JSON records of objects

====

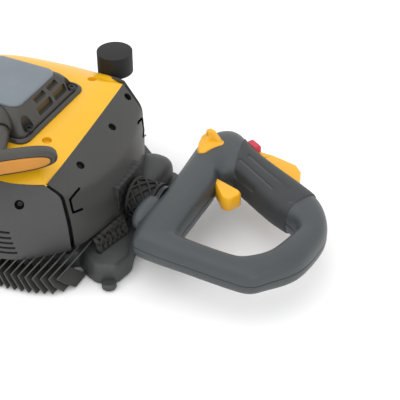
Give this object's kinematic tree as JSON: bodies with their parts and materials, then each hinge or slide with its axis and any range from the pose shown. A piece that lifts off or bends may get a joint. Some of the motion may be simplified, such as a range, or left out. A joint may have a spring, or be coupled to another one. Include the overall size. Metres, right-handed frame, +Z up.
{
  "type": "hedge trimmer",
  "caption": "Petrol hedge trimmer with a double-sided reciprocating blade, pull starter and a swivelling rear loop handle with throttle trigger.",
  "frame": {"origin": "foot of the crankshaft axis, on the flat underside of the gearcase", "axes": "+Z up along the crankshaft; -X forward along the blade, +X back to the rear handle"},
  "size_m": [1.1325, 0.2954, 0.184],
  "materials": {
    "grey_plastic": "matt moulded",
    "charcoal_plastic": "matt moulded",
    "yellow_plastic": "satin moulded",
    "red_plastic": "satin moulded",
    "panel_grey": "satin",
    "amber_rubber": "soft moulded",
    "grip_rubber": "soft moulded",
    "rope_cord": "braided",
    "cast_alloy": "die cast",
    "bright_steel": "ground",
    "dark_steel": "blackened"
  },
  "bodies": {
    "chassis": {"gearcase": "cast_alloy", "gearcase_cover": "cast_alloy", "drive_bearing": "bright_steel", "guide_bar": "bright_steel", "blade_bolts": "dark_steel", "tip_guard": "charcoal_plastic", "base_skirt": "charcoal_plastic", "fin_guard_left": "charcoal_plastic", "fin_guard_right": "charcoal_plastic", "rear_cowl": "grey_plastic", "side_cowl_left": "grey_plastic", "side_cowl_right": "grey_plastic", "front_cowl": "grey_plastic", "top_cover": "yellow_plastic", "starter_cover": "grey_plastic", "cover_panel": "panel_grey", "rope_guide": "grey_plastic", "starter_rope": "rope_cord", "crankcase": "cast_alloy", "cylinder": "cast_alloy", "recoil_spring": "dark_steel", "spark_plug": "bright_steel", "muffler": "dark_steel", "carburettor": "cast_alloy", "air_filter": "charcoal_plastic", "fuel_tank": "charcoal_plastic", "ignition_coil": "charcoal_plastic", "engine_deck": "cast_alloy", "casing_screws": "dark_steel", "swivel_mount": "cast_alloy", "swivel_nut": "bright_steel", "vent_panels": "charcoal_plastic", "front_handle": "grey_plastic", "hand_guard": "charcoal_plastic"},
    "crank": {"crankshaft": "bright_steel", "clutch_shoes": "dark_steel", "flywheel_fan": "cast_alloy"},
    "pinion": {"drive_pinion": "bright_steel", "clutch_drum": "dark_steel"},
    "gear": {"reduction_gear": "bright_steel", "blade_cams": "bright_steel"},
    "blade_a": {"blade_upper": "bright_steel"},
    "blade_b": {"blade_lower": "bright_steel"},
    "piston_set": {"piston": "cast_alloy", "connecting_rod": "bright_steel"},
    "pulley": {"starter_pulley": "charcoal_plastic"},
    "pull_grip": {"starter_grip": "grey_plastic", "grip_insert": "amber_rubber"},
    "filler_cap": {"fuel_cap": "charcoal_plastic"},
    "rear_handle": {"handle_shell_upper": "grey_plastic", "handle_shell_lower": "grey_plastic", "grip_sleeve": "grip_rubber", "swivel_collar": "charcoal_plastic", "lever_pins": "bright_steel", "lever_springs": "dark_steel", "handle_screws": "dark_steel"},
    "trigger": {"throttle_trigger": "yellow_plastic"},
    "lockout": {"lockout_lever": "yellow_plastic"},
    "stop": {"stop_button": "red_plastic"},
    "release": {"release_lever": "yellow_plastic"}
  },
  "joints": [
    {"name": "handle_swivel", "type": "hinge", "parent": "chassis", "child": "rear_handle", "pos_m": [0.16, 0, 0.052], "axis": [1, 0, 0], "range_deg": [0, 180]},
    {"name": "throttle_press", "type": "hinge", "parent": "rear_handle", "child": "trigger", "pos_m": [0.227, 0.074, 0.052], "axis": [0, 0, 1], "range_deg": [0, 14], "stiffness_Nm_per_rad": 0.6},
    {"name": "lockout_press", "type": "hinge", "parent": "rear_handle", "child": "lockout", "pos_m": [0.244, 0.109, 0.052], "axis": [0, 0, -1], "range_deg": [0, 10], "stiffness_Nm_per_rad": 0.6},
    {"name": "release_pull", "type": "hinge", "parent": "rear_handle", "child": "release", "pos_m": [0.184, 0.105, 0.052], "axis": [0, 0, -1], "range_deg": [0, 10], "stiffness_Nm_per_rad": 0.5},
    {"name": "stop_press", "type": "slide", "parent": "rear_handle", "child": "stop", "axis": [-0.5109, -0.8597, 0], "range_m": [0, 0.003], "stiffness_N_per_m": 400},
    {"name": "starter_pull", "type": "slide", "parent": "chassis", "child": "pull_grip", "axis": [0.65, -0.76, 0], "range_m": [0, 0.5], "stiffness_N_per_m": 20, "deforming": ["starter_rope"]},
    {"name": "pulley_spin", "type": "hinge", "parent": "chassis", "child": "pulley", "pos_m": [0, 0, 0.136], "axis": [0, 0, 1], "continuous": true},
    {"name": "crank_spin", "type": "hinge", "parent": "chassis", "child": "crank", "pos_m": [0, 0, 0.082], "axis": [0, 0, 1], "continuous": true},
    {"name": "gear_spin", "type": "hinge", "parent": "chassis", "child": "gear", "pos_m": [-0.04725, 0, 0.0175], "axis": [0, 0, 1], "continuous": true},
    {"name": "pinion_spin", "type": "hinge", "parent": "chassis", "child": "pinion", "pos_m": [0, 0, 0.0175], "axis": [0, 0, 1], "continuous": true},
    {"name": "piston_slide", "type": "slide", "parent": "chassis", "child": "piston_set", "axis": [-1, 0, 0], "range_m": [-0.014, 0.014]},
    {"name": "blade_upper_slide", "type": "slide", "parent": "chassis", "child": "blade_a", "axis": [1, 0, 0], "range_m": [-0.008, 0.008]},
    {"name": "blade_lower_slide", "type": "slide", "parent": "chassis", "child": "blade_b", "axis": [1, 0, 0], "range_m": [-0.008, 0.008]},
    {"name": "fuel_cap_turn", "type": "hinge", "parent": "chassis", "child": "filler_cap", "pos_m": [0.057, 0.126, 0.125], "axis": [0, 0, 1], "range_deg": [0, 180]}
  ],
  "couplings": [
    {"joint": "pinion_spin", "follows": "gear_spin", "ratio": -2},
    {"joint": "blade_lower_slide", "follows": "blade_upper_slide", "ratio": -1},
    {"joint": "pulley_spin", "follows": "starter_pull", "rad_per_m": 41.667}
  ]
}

====

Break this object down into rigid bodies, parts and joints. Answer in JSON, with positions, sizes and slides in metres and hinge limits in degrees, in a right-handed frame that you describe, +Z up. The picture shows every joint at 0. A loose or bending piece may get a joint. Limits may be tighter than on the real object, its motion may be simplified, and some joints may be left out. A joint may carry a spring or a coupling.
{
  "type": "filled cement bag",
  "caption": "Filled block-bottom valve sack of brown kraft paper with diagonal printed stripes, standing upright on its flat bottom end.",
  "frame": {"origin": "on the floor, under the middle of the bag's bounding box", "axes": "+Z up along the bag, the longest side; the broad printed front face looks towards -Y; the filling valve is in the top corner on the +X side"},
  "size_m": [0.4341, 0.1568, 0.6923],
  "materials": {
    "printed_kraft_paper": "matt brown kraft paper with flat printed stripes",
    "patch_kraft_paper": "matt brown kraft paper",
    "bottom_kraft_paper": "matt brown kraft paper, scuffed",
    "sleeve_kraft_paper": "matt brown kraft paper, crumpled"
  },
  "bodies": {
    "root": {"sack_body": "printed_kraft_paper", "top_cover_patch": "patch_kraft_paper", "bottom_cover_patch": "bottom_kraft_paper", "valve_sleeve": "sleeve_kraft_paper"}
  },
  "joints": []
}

====

• _TASK TO CARRY OUT_
From the entries above, copy every line containing the word "parts".

• _SOLUTION FOR THIS TASK_
Give this object's kinematic tree as JSON: bodies with their parts and materials, then each hinge or slide with its axis and any range from the pose shown. A piece that lifts off or bends may get a joint. Some of the motion may be simplified, such as a range, or left out. A joint may have a spring, or be coupled to another one. Include the overall size. Metres, right-handed frame, +Z up.
Break this object down into rigid bodies, parts and joints. Answer in JSON, with positions, sizes and slides in metres and hinge limits in degrees, in a right-handed frame that you describe, +Z up. The picture shows every joint at 0. A loose or bending piece may get a joint. Limits may be tighter than on the real object, its motion may be simplified, and some joints may be left out. A joint may carry a spring or a coupling.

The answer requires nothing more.